Restate each entry word for word, leaving nothing out.
--- Begin INFORMATION SHOWN ---
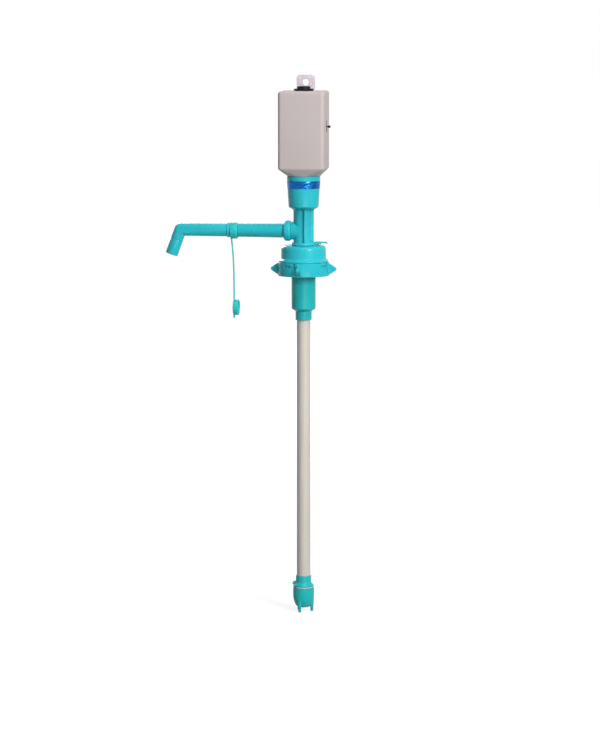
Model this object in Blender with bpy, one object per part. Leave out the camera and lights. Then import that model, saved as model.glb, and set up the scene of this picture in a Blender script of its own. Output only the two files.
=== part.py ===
"""Electric pump for a large water bottle: a motor head on a cup, a ribbed column with a side spout,
a collar that clamps on the bottle's neck, and a long tube with an impeller in its foot.

Metres, +Z up. The origin is on the pump's axis, where the bottle's mouth meets the collar's gasket.
The spout points to -X, and the hanging tab is at the back, +Y.
"""

import math

import bmesh
import bpy
from mathutils import Matrix, Vector

# Clearances, cutter overrun and fineness
GAP = 0.0003
RUNNING = 0.00006
OVERRUN = 0.002
WELD = 0.000001
SHARP_ANGLE = math.radians(32)
LARGE_STEPS = 40
STEPS = 28
SMALL_STEPS = 16
CORNER_STEPS = 4

# Bottle neck that the collar fits
BOTTLE_RADIUS = 0.0275

# Neck gasket
GASKET_THICK = 0.0024
GASKET_WIDTH = 0.0049

# Neck cap
CAP_TOP_WALL = 0.0025
CAP_WALL = 0.0014
CAP_TAPER = 0.0003
SKIRT_STEP = 0.0001
CAP_TOP_ROUND = 0.0034
CAP_DEPTH = 0.0116
CAP_FLARE = 0.0024
CAP_FLANGE_RADIUS = 0.0321
CAP_FLANGE_THICK = 0.0021
SKIRT_WALL = 0.0016
SKIRT_DEPTH = 0.0332
SLEEVE_TOP_DEPTH = 0.0149

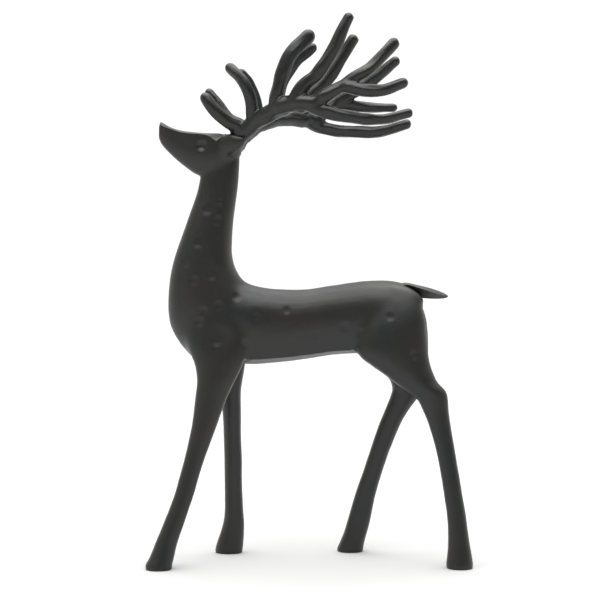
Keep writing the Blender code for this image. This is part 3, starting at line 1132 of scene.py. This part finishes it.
--- End INFORMATION SHOWN ---
**RESPONSE TO THIS TASK**
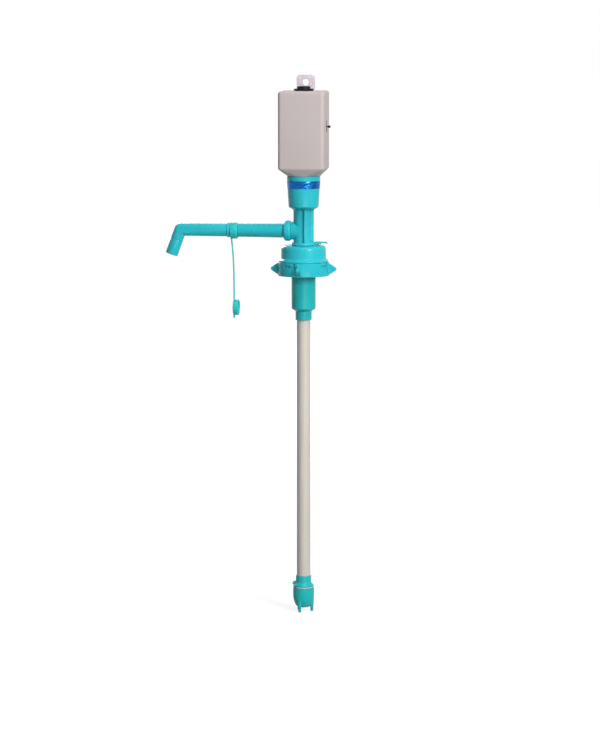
Model this object in Blender with bpy, one object per part. Leave out the camera and lights. Then import that model, saved as model.glb, and set up the scene of this picture in a Blender script of its own. Output only the two files.
=== part.py ===
"""Electric pump for a large water bottle: a motor head on a cup, a ribbed column with a side spout,
a collar that clamps on the bottle's neck, and a long tube with an impeller in its foot.

Metres, +Z up. The origin is on the pump's axis, where the bottle's mouth meets the collar's gasket.
The spout points to -X, and the hanging tab is at the back, +Y.
"""

import math

import bmesh
import bpy
from mathutils import Matrix, Vector

# Clearances, cutter overrun and fineness
GAP = 0.0003
RUNNING = 0.00006
OVERRUN = 0.002
WELD = 0.000001
SHARP_ANGLE = math.radians(32)
LARGE_STEPS = 40
STEPS = 28
SMALL_STEPS = 16
CORNER_STEPS = 4

# Bottle neck that the collar fits
BOTTLE_RADIUS = 0.0275

# Neck gasket
GASKET_THICK = 0.0024
GASKET_WIDTH = 0.0049

# Neck cap
CAP_TOP_WALL = 0.0025
CAP_WALL = 0.0014
CAP_TAPER = 0.0003
SKIRT_STEP = 0.0001
CAP_TOP_ROUND = 0.0034
CAP_DEPTH = 0.0116
CAP_FLARE = 0.0024
CAP_FLANGE_RADIUS = 0.0321
CAP_FLANGE_THICK = 0.0021
SKIRT_WALL = 0.0016
SKIRT_DEPTH = 0.0332
SLEEVE_TOP_DEPTH = 0.0149

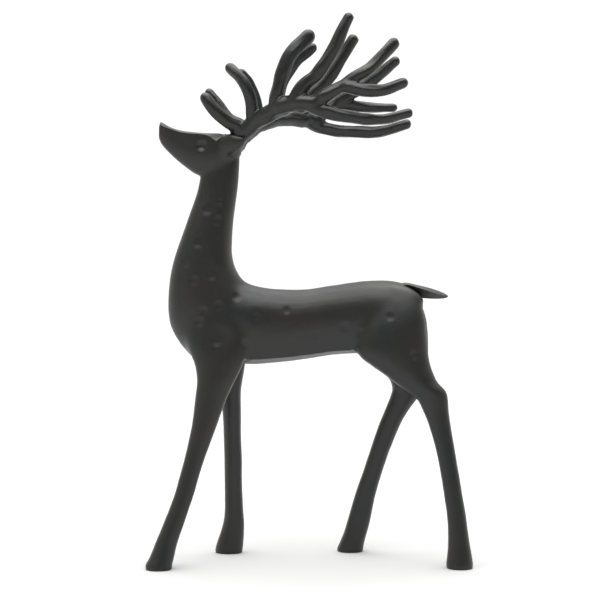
Keep writing the Blender code for this image. This is part 3, starting at line 1132 of scene.py. This part finishes it.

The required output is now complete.